Stable Diffusion 4 Sets New Standard for AI Image Generation

A Leap in Visual Quality

Stability AI has released Stable Diffusion 4, its next-generation image generation model. The model produces photorealistic images with significantly improved handling of hands, text rendering, and complex spatial compositions — long-standing weaknesses in diffusion models.

Technical Advances

Key improvements in the new architecture:

Flow matching: Replaces the traditional denoising diffusion process with a more efficient flow-based approach, reducing generation time by 40%
Native text rendering: A dedicated text encoder enables accurate rendering of words and typography within generated images
ControlNet v3: Built-in support for spatial conditioning via depth maps, edge detection, and pose estimation

Benchmark Results

On the GenEval benchmark, Stable Diffusion 4 scores 0.87 for compositional accuracy, up from 0.71 for its predecessor.

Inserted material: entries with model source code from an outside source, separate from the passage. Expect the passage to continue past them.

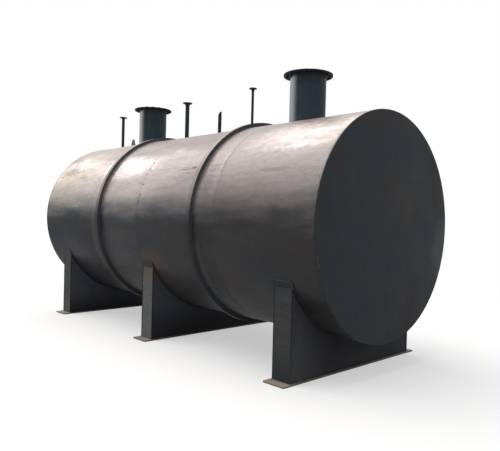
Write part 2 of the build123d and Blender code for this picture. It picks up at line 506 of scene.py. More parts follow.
    def _hue(self) -> Effect:
        """Where the painted sheen is a warmer brown."""
        effect = Effect("Bloom hue", {"Scale": 1.7}, ["Mask"])
        w = effect.wiring
        slow = w.noise(effect.given["Scale"], (0.6, 1.5, 1.5))
        w.put(effect.result["Mask"], w.span(slow, 0.35, 0.65))
        return effect

    def _growth(self) -> Effect:
        """The painted sheen's strength, changed from end to end of the tank and towards its crown."""
        effect = Effect(
            "Bloom along the tank",
            {"Bloom": 0.0, "Facing": 0.0, "Near": 1.0, "Far": 1.0, "Crown near": 1.0, "Crown far": 1.0},
            ["Value"],
        )
        w = effect.wiring
        given = effect.given
        along = w.parts(w.place())[Axis.X.value]
        grown = w.times(given["Bloom"], w.span(along, 2.6, -2.6, given["Near"], given["Far"]))
        crown = w.span(along, 2.8, 0.7, given["Crown near"], given["Crown far"])
        w.put(effect.result["Value"], w.times(grown, w.span(given["Facing"], 0.58, 0.80, 1.0, crown)))
        return effect

    def _ripples(self) -> Effect:
        """The ripples of a weld bead, from how far along the bead a point lies."""
        effect = Effect("Weld ripples", {"Run": 0.0, "Pitch": 0.004}, ["Height"])
        w = effect.wiring
        uneven = w.noise(45.0)
        phase = w.plus(w.math("DIVIDE", effect.given["Run"], effect.given["Pitch"]), w.times(uneven, 2.5))
        wave = w.plus(0.5, w.times(w.math("SINE", w.times(phase, math.tau)), 0.5))
        w.put(effect.result["Height"], wave)
        return effect


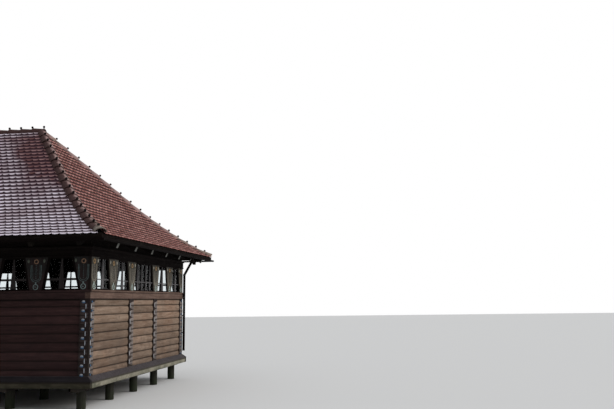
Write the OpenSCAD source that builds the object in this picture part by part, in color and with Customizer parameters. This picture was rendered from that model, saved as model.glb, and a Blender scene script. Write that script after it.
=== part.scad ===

Human evaluators preferred its outputs over competing models in 73% of blind comparisons.

Open Weights

True to Stability AI's ethos, the model weights are released under an open license. The base model runs on a single consumer GPU with 12GB VRAM, making high-quality generation accessible to individual creators.

Creative Industry Impact

Designers and artists are already integrating SD4 into production workflows. The improved controllability makes it viable for commercial illustration, product photography, and architectural visualization.

Ethical Considerations

The release includes an updated content filter and provenance metadata using C2PA standards. Stability AI has also published a transparency report detailing the training data composition and filtering methodology.